Regular transmission oil changes will also extend the service life of the propulsion system elements. With shaft propulsion systems, you check the oil level while the boat is driving. Hence you change the oil before your last boat trip of the season. Boats with sterndrives have a rather complicated oil change procedures, so you might want to involve an expert. If your boat is equipped with a saildrive, checking for oil discoloration is particularly important:
milky white colour means that the watertight seal around the drive leg, or shaft seal, is defective and water already leaks into the hull.
Check if the stuffing box is watertight: there is nothing worse than water in the bilge. If water already enters when the boat is not in motion, then tightening the gland nut is a good idea. Stuffing boxes normally leak water at a rate of one drop per minute when at sea. No leakage must occur when the shaft is stopped, though. Better attach a warning at the helm to prevent the shaft from jamming at the start of the season.
Check whether the hose connections seal properly and, if necessary, tighten the hose clamps. Replace corroded hose clamps, if any, and test the ball rotation if you have a ball valve seacock. Ball valves should be half open for winter layup (of course, only in port).
Maintenance of the electrical system consists mainly in lubricating the poles. Since most batteries are maintenance-free, there is no need to check the electrolyte level and top up any water. Just tighten any loose cable connections.
A bilge pump can literally be a lifesaver. You should therefore regularly trigger the float switch and test operation of the pump.
Warning: don’t let your bilge pump run dry for too long, otherwise the impeller might get damaged. One essential winterising habit you should get into is to check the impeller. Always carry replacement impellers on board. Neoprene impellers are recommended since they have a longer bearing life. Check manual bilge pumps for free movement and correct operation.
Freshwater and sewage holding systems
Particular attention should be paid to the sanitary systems. You can’t leave any water in the system or it might freeze, expand and crack or burst the tubing. As a rule, drain all tanks and tubes including the water heater, if any, disconnect the lines (and possibly blow them using compressed air), open all faucets and flush and rinse the toilets.

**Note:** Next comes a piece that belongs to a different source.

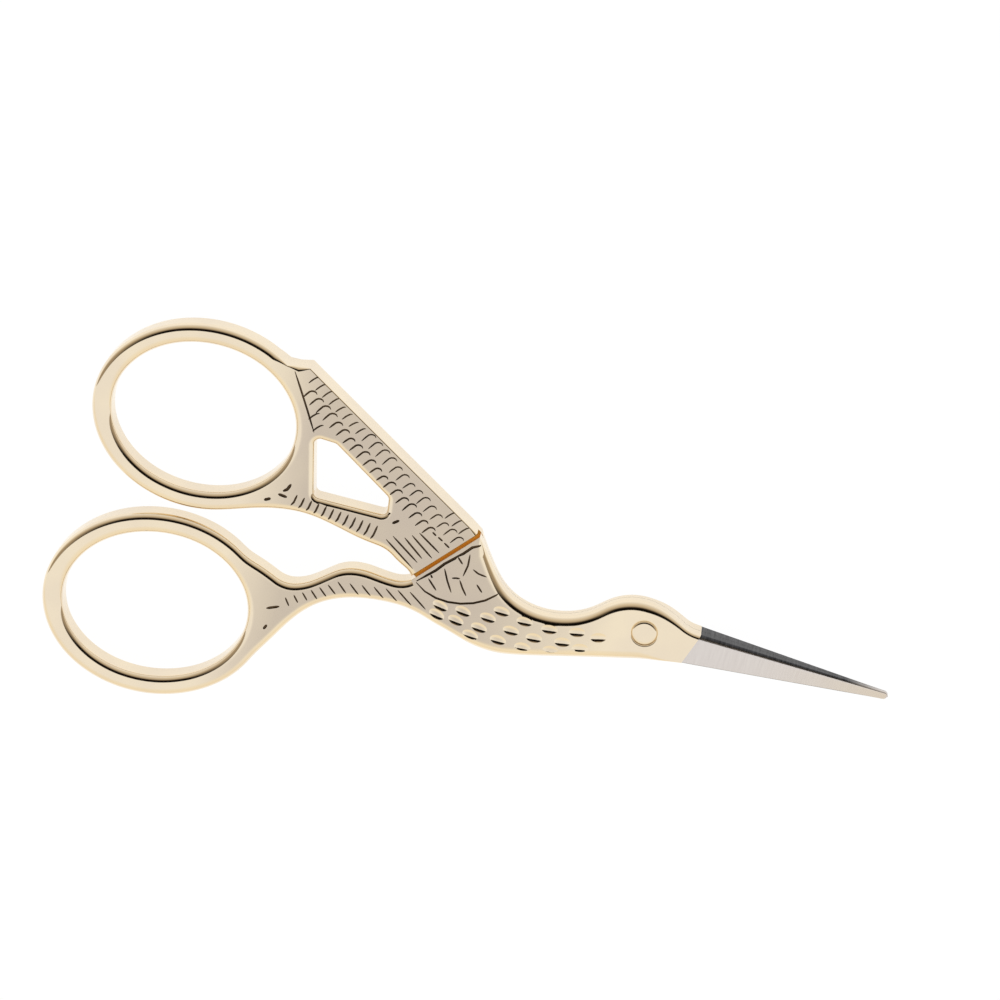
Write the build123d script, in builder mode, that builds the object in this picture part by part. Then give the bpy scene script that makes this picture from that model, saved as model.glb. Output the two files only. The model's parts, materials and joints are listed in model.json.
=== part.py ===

While gas systems should generally be handled by a specialist, the skipper should inspect the lines and pressure controllers for corrosion and keep them clean. Remove all gas bottles from board before the winter layup.
Life rafts and lifejackets
Ensure that life rafts are inspected and maintained two years. You need a specialised company for that. Mind the expiration date! Personal flotation devices and buoyancy aids which are pill-activated should be checked every two years and the pills replaced. Also, spare pills on board come in handy. Check CE certification and approval markings on lifebuoys and lifejackets, especially when you are cruising in Italy where they take CE conformity quite seriously.
Regular windlass checks and annual maintenance are recommended. The anchor windlass requires special attention since it is exposed to seawater. After only two years, you might no longer be able to unscrew the cover since aluminium screws expand upon contact with salty water.
You need to inspect the attachment points, surface and sealing of fixtures. Dismantle the hardware and replace the sealing if it is spongy or cracked.
Windows and portholes
You should check threaded connections for proper torque, replace spongy and worn out gaskets and treat intact gaskets with a care product.
Fuel tank/fuel systems
Corrosion inhibiting fuel additives reduce water condensation in the tank over the winter and prevent the growth of diesel bug. The minimum you should do is clean the fuel filter. Top up your tank to about 95%, reducing the chance of condensation adding water to the fuel and leaving room for expansion.
A sturdy, weatherproof tarp will protect your boat’s deck and superstructures. Make sure to tie the cover down well. Mount cover poles or rope constructions as upright as possible allowing snow and water to run right off to prevent pooling issues.
All zinc anodes at shaft, prop, sterndrive, rudder and trim tabs need to be checked. As a rule of thumb, anodes should be replaced at least once a year and earlier of course when you see signs of erosion.
Lines and superstructures
The connection between land and boat goes neglected more often than not. Checking the ropes for signs of damage such as fraying is vital though. This is also a good opportunity to count all your ropes and lines. Inspect deck organisers, sheaves and mechanical travellers for wear and chafe. Only use non-aggressive grease or lubricants on blocks and sheaves. Carefully dry your sails before you pack them up for storage. Check turnbuckles and cables for signs of fatigue cracks and remove corrosion, if any.